Calathea's prefer moderate to high humidity, but can do well in most home settings regardless of humidity level. We recommend that you spritz them with water every now and again to give it a bit of humidity. These do great in bathrooms due to the high humidity

Leaf care & pruning

  • Cleaning the leaves will promote better light absorption for photosynthesis, simply use a damp towel or cloth and wipe them down
  • Yellowing or brown leaves can be removed at the base of the plant, immediately above the node using a sharp, sterile knife. It is recommended to leave 1 to 2 leaves though a single node will often shoot off new leaves on its own.

Propagation Tips


When propagating a Calathea  Freddie in water, we've had success with the division method and submerging a node in water. The division method is just gently remove soil to break up the mother plant (original calathea planted in dirt) into two or more smaller parts, where both the crown and roots are left in tact. Some roots are more acclimated to growing in soil than water. If you're propagating using the division method, we recommend cleaning off the dirt roots and trimming a few of them off as the new root system comes in looking cleaner and less messy (overall, more aesthetically pleasing). But, it's totally optional if you decide to leave the roots on.

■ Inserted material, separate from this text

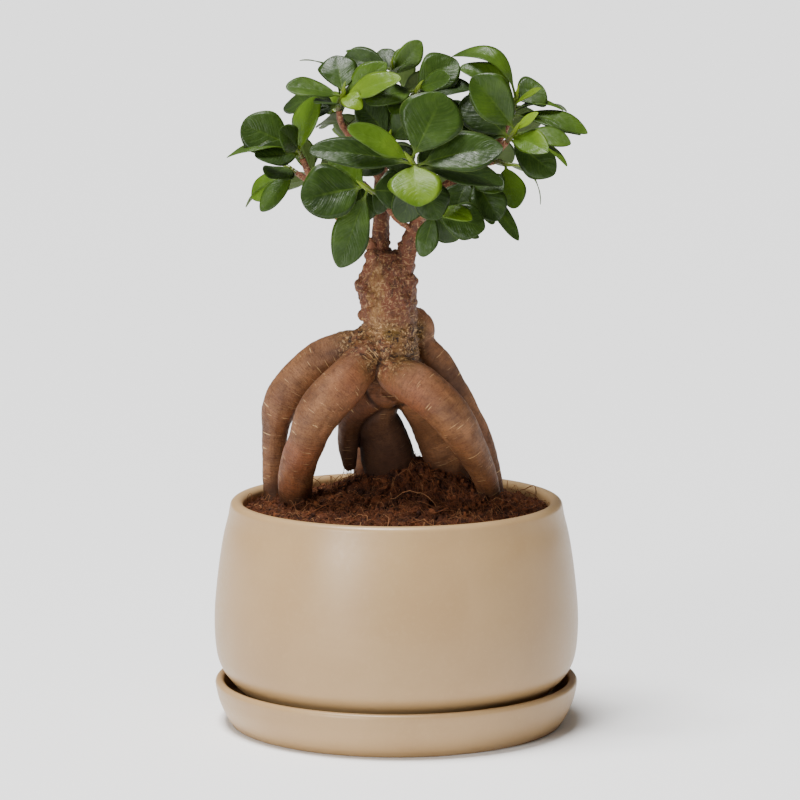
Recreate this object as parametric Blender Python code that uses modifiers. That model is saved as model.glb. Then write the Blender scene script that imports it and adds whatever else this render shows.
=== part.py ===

Then you have our favorite propagation method, which is submerging a node in water. You want to first cut right below where the branches sort of separate from each other. If you look closely, Calathea's have these folds in their branches where leaves shoot out from. A proper cutting would have about 2-4 leaves still attached.


After about 4-8 weeks, you should see your calathea sprouting thin, hair-like roots! With the proper care and attention, you'll be sure to see new leaf growth in no time. 

Common issues & care info


Curling Leaves

Identification: Leaves are curling (even in the daytime), leaves may be brown and crispy at the tips 

Cause: Not enough humidity, Too much exposure to bright light

How to treat: Examine the root system to make sure that your plant is healthy and try to move your Prayer plant away from a bright light source. If your plant is experiencing brown tips and/or spotting, we recommend a daily misting that will replenish the humidity levels that your plant needs.


Brown Blotches On Leaves or Burnt Tips

Identification: Brown spotting on leaves, Color on leaves may also look washed out

Cause: Too much exposure to bright light

How to treat: Move your Prayer plant further away from a direct sunlight source (i.e., a bright window) or places with cold drafts. You may have to play around with different areas to find the perfect lighting for your plant to thrive in. Calathea Makoyana loves moisture so try to mist it with lukewarm water regularly.